I have to remind Steve and DB we have the mochi awaiting us, so we stop and all agree we are having a heavenly dessert. Now, I say out loud, was there some reason we only bought three? Good news: we are going back through Nagoya station with unreserved train tix, I see a sprint to the mochi in my near future.
In the airport is a large installation of porcelain tiles, with etching and some variation, very handsome and comparable to the Hung Liu glass cranes in Oakland airport, worth a detour (with soba lunch, a mandatory stop). We find out people come from Nagoya just to shop and eat in the new airport.
Now back to Tokoname,
Tokoname has a small section of town that has been restored from the larger factories and kilns where sewer pipes and kitsch pottery were made. Now only pottery is made, some it low-end and some of it quite contemporary. Steve has a friend here, a guy who helped restore the town, Ki-san, and he is a serial-designer: he ran a big business and has now pared back to doing his own paintings (Basquiat-like), sculptures, designing noodle restaurants, building furniture, helping his wife run a bakery. This is cutting back, the guy must never sleep.
We try a few of the pastries from the bakery and stock up on dried items (Liz, like those things we ordered from Door County, scorpa) for the trip home (if they survive that long).
Walk the town, lots of sewer pipe used as buttressing to prevent slides. We are thinking about the work we saw in Phoenix a few years ago where a clay sewer pipe manufacturer invited ceramicists and other artists to create work on 8 foot pipes and fired them in the industrial kilns. Almost bought one in Phoenix, until we realized that installing one meant the last 50 feet required a crane and crew for a day.
Dinner is a party hosted by Ki-san: there are twelve of us, 9 men and three women (including DB, we are the only couple, all others came without spouses). We each chip in $20 to defray costs.
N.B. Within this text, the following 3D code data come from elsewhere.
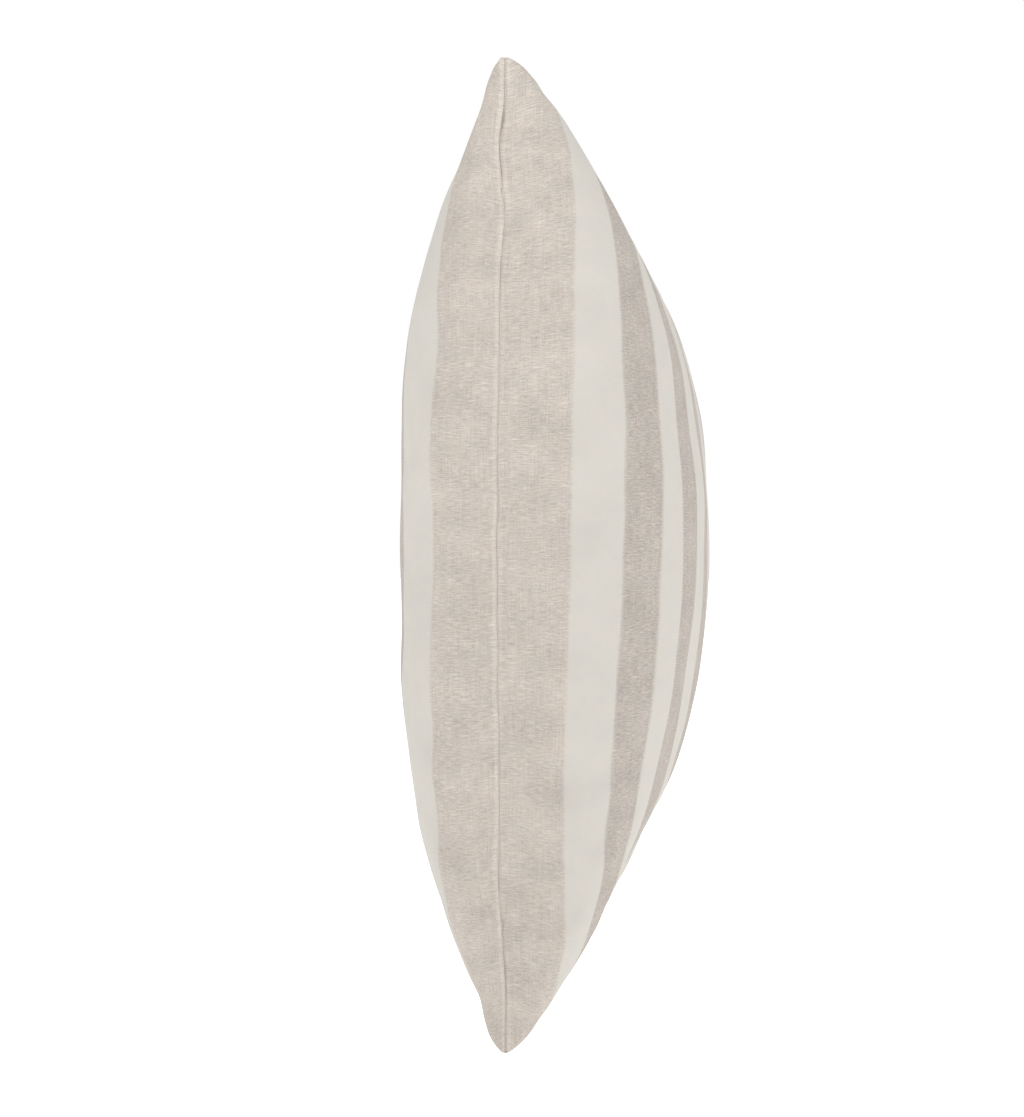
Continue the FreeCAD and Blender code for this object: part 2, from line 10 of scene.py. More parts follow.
import bpy
import numpy as np
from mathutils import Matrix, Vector


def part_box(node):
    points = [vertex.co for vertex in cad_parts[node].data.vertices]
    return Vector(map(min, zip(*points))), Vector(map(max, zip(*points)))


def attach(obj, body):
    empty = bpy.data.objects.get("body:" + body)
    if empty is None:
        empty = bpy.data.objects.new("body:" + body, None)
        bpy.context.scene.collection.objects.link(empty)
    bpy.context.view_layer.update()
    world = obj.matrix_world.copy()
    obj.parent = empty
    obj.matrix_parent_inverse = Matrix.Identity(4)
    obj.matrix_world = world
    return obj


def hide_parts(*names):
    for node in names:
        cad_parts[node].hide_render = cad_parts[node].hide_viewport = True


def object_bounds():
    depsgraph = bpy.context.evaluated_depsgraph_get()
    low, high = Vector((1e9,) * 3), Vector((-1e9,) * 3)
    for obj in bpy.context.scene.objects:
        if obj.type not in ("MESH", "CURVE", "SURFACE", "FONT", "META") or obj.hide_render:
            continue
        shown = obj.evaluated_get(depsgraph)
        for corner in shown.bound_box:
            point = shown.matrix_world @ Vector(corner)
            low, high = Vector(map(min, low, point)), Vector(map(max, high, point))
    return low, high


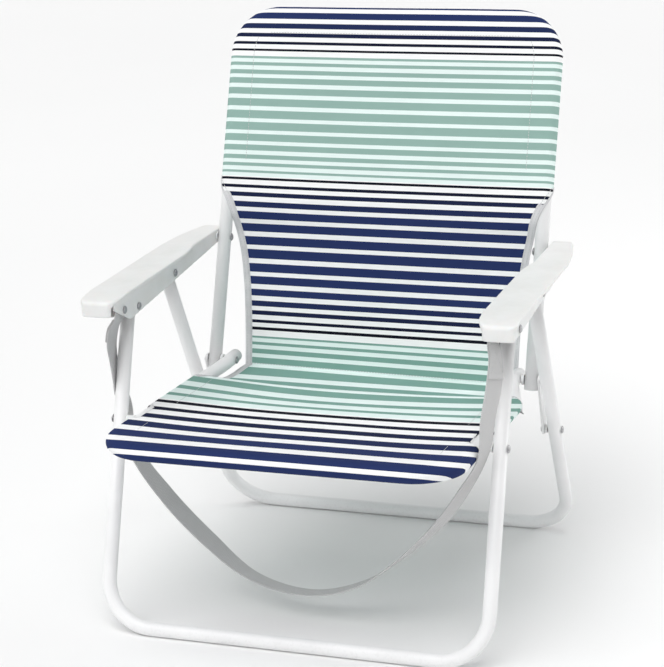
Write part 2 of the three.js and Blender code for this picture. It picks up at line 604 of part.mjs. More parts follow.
// A flat strap: a long box whose cross-sections are laid square on the route. Its width is level where
// the twist is 0, and a twist turns it about the route.
function strapAlong(route, steps) {
  const curve = new THREE.CatmullRomCurve3(
    route.map(([x, y, z]) => new THREE.Vector3(x, y, z)), false, "centripetal");
  const twistAt = (share) => {
    const place = curve.getUtoTmapping(share) * (route.length - 1);
    const before = Math.min(Math.floor(place), route.length - 2);
    return THREE.MathUtils.degToRad(THREE.MathUtils.lerp(route[before][3], route[before + 1][3], place - before));
  };
  const strap = new THREE.BoxGeometry(STRAP_THICKNESS, STRAP_WIDTH, steps, 1, 1, steps);
  const depthAxis = new THREE.Vector3(0, 1, 0);
  const place = strap.attributes.position;
  for (let i = 0; i < place.count; i++) {
    const share = (place.getZ(i) + steps / 2) / steps;
    const along = curve.getTangentAt(share);
    const level = depthAxis.clone().addScaledVector(along, -along.dot(depthAxis)).normalize();
    const across = level.applyAxisAngle(along, -twistAt(share));
    const outwards = across.clone().cross(along);
    const point = curve.getPointAt(share);
    point.addScaledVector(outwards, place.getX(i)).addScaledVector(across, place.getY(i));
    place.setXYZ(i, point.x, point.y, point.z);
  }
  return strap;
}

const STRAP_STEPS = 80;
const strapSolid = drillPivot(toSolid(strapAlong(STRAP_ROUTE, STRAP_STEPS)), STRAP_IN_ARM);
addPiece("carry_strap", toGeometry(strapSolid), GREY_WEBBING);

const strapOuterFace = STRAP_TOP_HALF_WIDTH + STRAP_THICKNESS / 2 + GAP;
addPair("strap_rivet", rivet(ARM_INNER_FLANGE, strapOuterFace, STRAP_IN_ARM), RIVET_STEEL);

chair.position.y = -DEPTH_MIDDLE;

const part = new THREE.Group();
part.add(chair);
export default part;
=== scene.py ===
"""The looks of the folding beach chair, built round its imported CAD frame.

Lengths are in millimetres in the CAD source's own coordinates, with depth measured from the front
floor bar, and world() turns them into metres in the row frame.
"""

import json
import math

import bpy
import numpy as np
from mathutils import Matrix, Vector

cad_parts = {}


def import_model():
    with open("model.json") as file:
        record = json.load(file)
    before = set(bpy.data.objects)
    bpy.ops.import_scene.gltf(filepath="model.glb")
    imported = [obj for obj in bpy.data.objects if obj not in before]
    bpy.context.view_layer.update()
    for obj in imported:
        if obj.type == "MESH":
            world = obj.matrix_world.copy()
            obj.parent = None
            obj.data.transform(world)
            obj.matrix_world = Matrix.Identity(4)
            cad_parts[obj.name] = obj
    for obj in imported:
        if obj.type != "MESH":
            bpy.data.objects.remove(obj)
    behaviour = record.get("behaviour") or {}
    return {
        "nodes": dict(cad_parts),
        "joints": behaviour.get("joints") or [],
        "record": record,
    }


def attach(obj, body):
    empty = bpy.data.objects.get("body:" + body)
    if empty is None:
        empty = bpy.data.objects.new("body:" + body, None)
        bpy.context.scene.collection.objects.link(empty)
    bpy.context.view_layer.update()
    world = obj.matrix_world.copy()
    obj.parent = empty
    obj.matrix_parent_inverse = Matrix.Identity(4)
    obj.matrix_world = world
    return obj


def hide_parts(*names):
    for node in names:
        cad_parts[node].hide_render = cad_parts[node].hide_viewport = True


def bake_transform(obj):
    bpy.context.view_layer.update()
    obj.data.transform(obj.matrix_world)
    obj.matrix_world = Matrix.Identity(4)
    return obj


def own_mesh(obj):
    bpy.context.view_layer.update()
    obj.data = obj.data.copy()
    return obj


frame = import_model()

MM = 0.001
RECORD = frame["record"]
MOUNT_Y = {mount["name"]: mount["pos_m"][1] for mount in RECORD["mounts"]}
JOINT_AT = {joint["name"]: joint["pos_m"] for joint in frame["joints"]}
FRONT_BAR_Y = MOUNT_Y["front_floor_bar"]
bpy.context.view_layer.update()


def world(points):
    """Design points in millimetres, as row-frame points in metres."""
    return np.asarray(points, float) * MM + np.array([0, FRONT_BAR_Y, 0])


def pivot(joint):
    """A joint's [depth, height] in millimetres."""
    _, y, z = JOINT_AT[joint]
    return np.array([(y - FRONT_BAR_Y) / MM, z / MM])


# ---------------------------------------------------------------- sizes

TUBE_RADIUS = 9.5
TUBE_SIDES = 40
STEPS_PER_BEND = 14
LEG_HALF_WIDTH = 261
RAIL_HALF_WIDTH = 230.5
RAIL_END_HALF_WIDTH = 211
BACK_HALF_WIDTH = 234.2
LEG_BEND = 64
SEAT_BEND = 60
BACK_BEND = 60

SEAT_HINGE = pivot("back_fold")
ARM_ON_BACK = pivot("arms_on_back")
SEAT_ON_LEG = pivot("front_legs_on_seat")
LEG_IN_ARM = pivot("rear_legs_on_arms")
LEG_TOP_IN_ARM = np.array([137.9, 412])
FLOOR_BAR_HEIGHT = TUBE_RADIUS * math.cos(math.pi / 16)
FRONT_BAR = np.array([0, FLOOR_BAR_HEIGHT])
REAR_BAR = np.array([(MOUNT_Y["rear_floor_bar"] - FRONT_BAR_Y) / MM, FLOOR_BAR_HEIGHT])

SEAT_FRONT_DEPTH = -45
SEAT_SLOPE = -0.0553
BACK_TOP_HEIGHT = 739
BACK_LEAN = (ARM_ON_BACK[0] - SEAT_HINGE[0]) / (ARM_ON_BACK[1] - SEAT_HINGE[1])


def rail_height(depth):
    return SEAT_ON_LEG[1] + SEAT_SLOPE * (depth - SEAT_ON_LEG[0])


# ---------------------------------------------------------------- meshes


def link_to_scene(obj):
    bpy.context.scene.collection.objects.link(obj)
    return obj


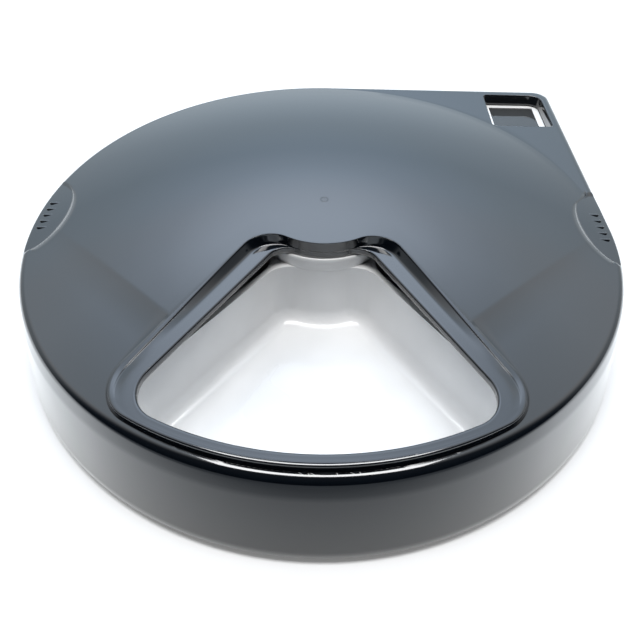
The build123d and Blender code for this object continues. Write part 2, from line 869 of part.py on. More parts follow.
def drive_hub():
    wheel = spur(wheel_teeth, wheel_addendum, 0.0, hub_axis, third_level)
    hub = wheel + disc(hub_shaft_radius, third_level + gear_width, hub_top)
    disc_low = gear_case_top + index_disc_lift
    index = disc(index_disc_radius, disc_low, disc_low + index_disc_thickness)
    for number in range(bowl_count):
        notch = bar(index_disc_radius - index_notch_depth, index_disc_radius + index_notch_depth,
                    -index_notch_width / 2, index_notch_width / 2,
                    disc_low, disc_low + index_disc_thickness)
        index -= Rot(0, 0, sensor_angle + 360 / bowl_count * number) * notch
    hub += index
    hub += disc(hub_flange_radius, disc_low + index_disc_thickness, hub_top)
    hub -= disc(hub_axle_radius + hub_bore_clearance, third_level, hub_top)
    hub -= disc(clip_radius + hub_bore_clearance, hub_top - 2 * clip_thickness, hub_top)
    for number in range(dog_count):
        at = polar(dog_distance, 360 / dog_count * number)
        hub += disc(dog_radius, hub_top, hub_top + dog_rise, at)
    return hub


def double_gear(axis, wheel_turn, pinion_turn, wheel_level):
    pinion_level = wheel_level + gear_width + gear_gap
    gear = spur(wheel_teeth, wheel_addendum, wheel_turn, axis, wheel_level)
    gear += spur(pinion_teeth, pinion_addendum, pinion_turn, axis, pinion_level)
    gear += disc(side_axle_radius + boss_wall, wheel_level, pinion_level, axis)
    return gear - disc(side_axle_radius + axle_clearance, wheel_level, pinion_level + gear_width, axis)


second_pinion_turn = meshing_turn(0.0, hub_axis, second_axis)
first_pinion_turn = meshing_turn(0.0, second_axis, first_axis)
motor_pinion_turn = meshing_turn(0.0, first_axis, motor_axis)


def second_gear():
    return double_gear(second_axis, 0.0, second_pinion_turn, second_level)


def first_gear():
    return double_gear(first_axis, 0.0, first_pinion_turn, first_level)


def motor_pinion():
    pinion = spur(pinion_teeth, pinion_addendum, motor_pinion_turn, motor_axis, first_level)
    return pinion - disc(motor_shaft_radius, first_level, first_level + gear_width, motor_axis)


def motor_shaft():
    low = tower_top - motor_length + axle_clearance
    return disc(motor_shaft_radius, low, first_level + gear_width, motor_axis)


def gear_plate():
    plate = disc(tower_radius, tower_top, gear_plate_top)
    boss = side_axle_radius + boss_wall
    plate += disc(boss, gear_plate_top, second_level - gear_gap / 2, second_axis)
    plate += disc(boss, gear_plate_top, first_level - gear_gap / 2, first_axis)
    plate += disc(hub_axle_radius + boss_wall / 2, gear_plate_top, third_level - gear_gap / 2, hub_axis)
    for axis, radius in axle_list():
        plate -= disc(radius, tower_top, third_level, axis)
    plate -= disc(motor_shaft_radius + boss_wall, tower_top, gear_plate_top, motor_axis)
    for angle in screw_post_angles:
        plate -= disc(gear_screw_radius + axle_clearance, tower_top, gear_plate_top,
                      polar(screw_post_distance, angle))
    for at in motor_screw_places():
        plate -= disc(gear_screw_radius / 2 + axle_clearance, tower_top, gear_plate_top, at)
    return plate


def axle_list():
    return ((hub_axis, hub_axle_radius), (second_axis, side_axle_radius),
            (first_axis, side_axle_radius))


def gear_axles():
    tops = (hub_top, gear_case_top - gear_case_roof / 2, gear_case_top - gear_case_roof / 2)
    return [disc(radius, tower_top, top, axis) for (axis, radius), top in zip(axle_list(), tops)]


def gear_case():
    case = disc(tower_radius, gear_plate_top, gear_case_top)
    hollow = disc(tower_radius - tower_wall, gear_plate_top, gear_case_top - gear_case_roof)
    for angle in screw_post_angles:
        hollow -= disc(screw_post_radius, gear_plate_top, gear_case_top,
                       polar(screw_post_distance, angle))
    case -= hollow
    case -= disc(hub_shaft_radius + gear_case_bore_gap, gear_plate_top, gear_case_top)
    for axis in (second_axis, first_axis):
        case -= disc(side_axle_radius, gear_plate_top, gear_case_top - gear_case_roof / 2, axis)
    for angle in screw_post_angles:
        case -= disc(gear_screw_radius + axle_clearance, gear_plate_top, gear_case_top,
                     polar(screw_post_distance, angle))
    return case


def gear_case_screws():
    screws = []
    for angle in screw_post_angles:
        at = polar(screw_post_distance, angle)
        shank = disc(gear_screw_radius, tower_top - gear_screw_grip, gear_case_top, at)
        head = disc(gear_screw_head_radius, gear_case_top, gear_case_top + gear_screw_head_height, at)
        slot = Pos(*at, 0) * bar(-gear_screw_head_radius, gear_screw_head_radius,
                                 -screw_slot_width / 2, screw_slot_width / 2,
                                 gear_case_top + gear_screw_head_height / 2,
                                 gear_case_top + gear_screw_head_height)
        screws.append(shank + (head - slot))
    return screws


def index_sensor():
    """A forked light gate that straddles the notched disc."""
    slot_low = gear_case_top + index_disc_lift - sensor_gap
    slot_high = slot_low + index_disc_thickness + 2 * sensor_gap
    half = sensor_width / 2
    near = index_disc_radius - sensor_overlap
    body = bar(near, index_disc_radius + sensor_root, -half, half,
               gear_case_top, slot_high + sensor_jaw)
    slot = bar(near, index_disc_radius + sensor_gap, -half, half, slot_low, slot_high)
    return Rot(0, 0, sensor_angle) * (body - slot)


# Motor

def motor_outline():
    return Circle(motor_width / 2) & Rectangle(motor_width, motor_depth)


def motor_can():
    can = prism(motor_outline(), tower_top - motor_length, tower_top)
    can -= disc(motor_shaft_radius + axle_clearance, tower_top - motor_length, tower_top)
    can = Pos(motor_axis[0], motor_axis[1], 0) * can
    for at in motor_screw_places():
        can -= disc(gear_screw_radius / 2, tower_top - gear_screw_head_height, tower_top, at)
    return can


def motor_end_cap():
    high = tower_top - motor_length
    return Pos(motor_axis[0], motor_axis[1], 0) * prism(motor_outline(), high - motor_cap_length, high)


def motor_screw_places():
    return [(motor_axis[0] + side * motor_screw_pitch / 2, motor_axis[1]) for side in (-1, 1)]


def motor_screws():
    screws = []
    for at in motor_screw_places():
        shank = disc(gear_screw_radius / 2, tower_top - gear_screw_head_height, gear_plate_top, at)
        head = disc(gear_screw_radius, gear_plate_top, gear_plate_top + gear_gap / 2, at)
        screws.append(shank + head)
    return screws


def hub_clip():
    ring = tube(clip_radius, hub_axle_radius, hub_top - clip_thickness - gear_gap / 4,
                hub_top - gear_gap / 4)
    opening = bar(0, 2 * clip_radius, -hub_axle_radius / 2, hub_axle_radius / 2, 0, tray_rim_top)
    return ring - opening


# Leads, held all the way

def lead(points):
    path = FilletPolyline(*points, radius=lead_bend)
    start = Plane(origin=path @ 0, z_dir=path % 0)
    return sweep(start * Circle(lead_radius), path=path)


def diagonal_point(distance, across, height):
    """A point over the line to the corner, moved sideways by across."""
    x, y = polar(distance, 45)
    return (x - across * sqrt(0.5), y + across * sqrt(0.5), height)


def motor_lead(side):
    """From the motor's end cap along the duct and up to the board."""
    across = side * lead_pitch / 2
    floor_z = base_floor_top + lead_radius + lead_floor_gap
    cap_z = tower_top - motor_length - motor_cap_length / 2
    start_x, start_y = motor_axis[0] + motor_width / 2, motor_axis[1] + across
    return lead([(start_x, start_y, cap_z),
                 (start_x + lead_bend, start_y, cap_z),
                 diagonal_point(duct_low - 2 * lead_bend, across, cap_z),
                 diagonal_point(duct_low, across, floor_z),
                 diagonal_point(lead_riser_distance, across, floor_z),
                 diagonal_point(lead_riser_distance, across, board_underside)])


def sensor_lead():
    """From the light gate down the tower's outside, along the duct and up to the board."""
    top_z = gear_case_top + lead_radius + lead_floor_gap
    down = tower_radius + lead_radius + lead_floor_gap
    up = lead_riser_distance - lead_riser_pitch
    duct_z = base_floor_top + lead_radius + lead_floor_gap + lead_layer
    return lead([diagonal_point(index_disc_radius + sensor_root, 0, top_z),
                 diagonal_point(down, 0, top_z),
                 diagonal_point(down, 0, duct_z),
                 diagonal_point(up, 0, duct_z),
                 diagonal_point(up, 0, board_underside)])


def battery_leads():
    """Short straight leads from the two end contacts through the bay's roof to the board."""
    return [disc(lead_radius, bay_top, board_underside, (battery_lead_x, y)) for y in cell_rows]


def save(name, *solids):
    shape = solids[0] if len(solids) == 1 else Compound(children=list(solids))
    shape.label = name
    export_step(shape, os.path.join("parts", name + ".step"))


def main():
    os.makedirs("parts", exist_ok=True)
    save("lid_shell", lid_shell())
    save("five_bowl_tray", five_bowl_tray())
    save("base_tub", base_tub())
    save("duct_cover", duct_cover())
    save("foot_ring", foot_ring())
    save("corner_foot", corner_foot())
    save("left_cooling_pack", cooling_pack(1))
    save("right_cooling_pack", cooling_pack(-1))
    save("filler_plugs", filler_plug(1), filler_plug(-1))
    save("battery_door", battery_door())
    save("battery_cells", *battery_cells())
    save("battery_contacts", *contact_plates())
    save("control_panel", control_panel())
    save("display_frame", display_frame())
    save("display_lens", display_lens())
    save("display_glass", display_glass())
    save("display_carrier", display_carrier())
    save("circuit_board", circuit_board())
    save("panel_screws", *panel_screws())
    save("timer_chip", timer_chip())
    save("buzzer", buzzer())
    for number, at in enumerate(button_places, start=1):
        save(f"button_{number}", button(at))
    save("switch_bodies", *[switch_body(at) for at in button_places])
    save("switch_plungers", *[switch_plunger(at) for at in button_places])
    save("drive_hub", drive_hub())
    save("second_gear", second_gear())
    save("first_gear", first_gear())
    save("motor_pinion", motor_pinion())
    save("motor_shaft", motor_shaft())
    save("gear_plate", gear_plate())
    save("gear_axles", *gear_axles())
    save("gear_case", gear_case())
    save("gear_case_screws", *gear_case_screws())
    save("index_sensor", index_sensor())
    save("motor_can", motor_can())
    save("motor_end_cap", motor_end_cap())
    save("motor_screws", *motor_screws())
    save("hub_clip", hub_clip())
    save("red_motor_lead", motor_lead(1))
    save("black_motor_lead", motor_lead(-1))
    save("sensor_lead", sensor_lead())
    save("battery_leads", *battery_leads())


main()
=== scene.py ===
# %% [markdown]
# # A round pet feeder with five bowls
# The feeder is a dark glossy lid over a pale tray. One wedge-shaped opening shows one bowl, and a
# small square window in the corner shows the clock. The mechanical parts come ready from the CAD
# model, at rest, in metres. This lesson makes the skins that the camera sees, gives every part a
# finish, and lights it on a white table.

# %% load the parts
import math
import bmesh
import bpy
import numpy as np
from mathutils import Matrix, Vector


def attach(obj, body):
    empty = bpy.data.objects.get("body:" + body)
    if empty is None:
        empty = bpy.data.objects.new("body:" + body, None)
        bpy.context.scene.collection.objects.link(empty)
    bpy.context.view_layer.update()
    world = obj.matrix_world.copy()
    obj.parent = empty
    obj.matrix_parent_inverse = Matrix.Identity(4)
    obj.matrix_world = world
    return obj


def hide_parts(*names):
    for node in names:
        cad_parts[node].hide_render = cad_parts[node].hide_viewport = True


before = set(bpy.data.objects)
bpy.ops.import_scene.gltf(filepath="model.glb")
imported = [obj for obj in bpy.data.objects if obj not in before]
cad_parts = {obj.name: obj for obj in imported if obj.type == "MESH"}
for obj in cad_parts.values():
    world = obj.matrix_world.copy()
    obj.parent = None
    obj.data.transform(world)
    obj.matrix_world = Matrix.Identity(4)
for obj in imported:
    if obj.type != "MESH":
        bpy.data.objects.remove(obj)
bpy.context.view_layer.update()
MM = 0.001

# %% [markdown]
# ## The camera
# The photograph was taken from close by, a little above the front edge, so the front looks much
# larger than the back. The lens and the place were worked out from the lid's own outlines, in
# pixels of a square picture. A camera can be aimed with a Track To constraint, but here its three
# axes are known, so they are written straight into its matrix.

# %% camera
camera_place = Vector((4.153, -244.344, 235.315)) * MM
right = Vector((0.99977, 0.01394, 0.01651))
ahead = Vector((0.00276, 0.67559, -0.73727))
up = Vector((-0.02143, 0.73714, 0.67540))
picture, focal = 640, 599.68
centre_x, centre_y = 331.75, 326.49
camera_data = bpy.data.cameras.new("camera")
camera_data.sensor_width = 36.0
camera_data.lens = focal / picture * camera_data.sensor_width
camera_data.shift_x = -(centre_x - picture / 2) / picture
camera_data.shift_y = (centre_y - picture / 2) / picture
camera_data.clip_start = 0.01
camera = bpy.data.objects.new("camera", camera_data)
turn = Matrix((right, up, -ahead)).transposed().to_4x4()
camera.matrix_world = Matrix.Translation(camera_place) @ turn
bpy.context.scene.collection.objects.link(camera)
bpy.context.scene.camera = camera
print("lens in mm:", round(camera_data.lens, 2))

# %% [markdown]
# ## The table and the light
# The object stands on a white sheet in a white light tent. A tent is easiest as a bright world
# with one soft panel overhead. The lid works like a dark mirror, so what matters most is where
# the tent is bright: there is a glow half way up behind the object, and it is dark in front,
# where the photographer stood. The camera sees a plain lit sheet. Every other ray meets a sheet
# with painted shade near the front, so that the lid's front wall reflects the photographer's
# shade.

# %% floor
def add_mesh(name, points, faces):
    mesh = bpy.data.meshes.new(name)
    mesh.from_pydata([tuple(p) for p in points], [], [tuple(f) for f in faces])
    mesh.update()
    mesh.shade_smooth()
    made = bpy.data.objects.new(name, mesh)
    bpy.context.scene.collection.objects.link(made)
    return made


def new_material(name):
    material = bpy.data.materials.new(name)
    material.use_nodes = True
    nodes = material.node_tree.nodes
    return material, nodes, material.node_tree.links, nodes["Principled BSDF"]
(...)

The designer’s wife does all the cooking and serving. She never joins the party!
Much drinking, including some potato vodka that is served either straight or in a tea cup with hot water. I try it both ways, plus drink beer. DB goes for the sake. The food is a series of small courses: sushi rice mixed with veggies, large black beans that you eat one at a time, edamame, inari, grilled octopus, smoked cheese, a few slices of great onion bread, and more.
The main course is Nabe. This is a hot pot, where a broth is poured into a wok, and then items are all set in before the broth is heated. In this case, we are having oysters, cabbage, tofu two ways, and then after most of these are eaten, noodles are added (no plain rice with this course).
The guests include two guys from the local chamber of commerce, an insurance agent (with a four-leaf clover on his card), a mochi store owner (that also invests in the China stock market and is in a group running tomato-based product stores in Tokyo), and a guy with three cards, one of which says he is a soccer coach. Steve translates all night long. The mochi store guy has a mah jongg trinket on his cell phone so there is much discussion of “you play?” and the difference between Japanese style and SF Chinatown style (which we play).
We have brought wine and chocolates and a bottle of sake, the chocolates are opened near the end of the party. Gifts given to us: a set of postcards done by Ki-san and a bag of stuff from the bakery, priceless!
We are spending the night in a hotel near the train station. The beds rival India for complete and total firmness. We sleep with the window open so we can hear the trains, helping ease our return to E-ville. The bathroom rivals those on cruise ships (what do I know about cruise ship bathrooms?), where the faucet from the sink can be rotated to fill the bathtub and you can shave by leaning over a bit from the shower to be over the sink.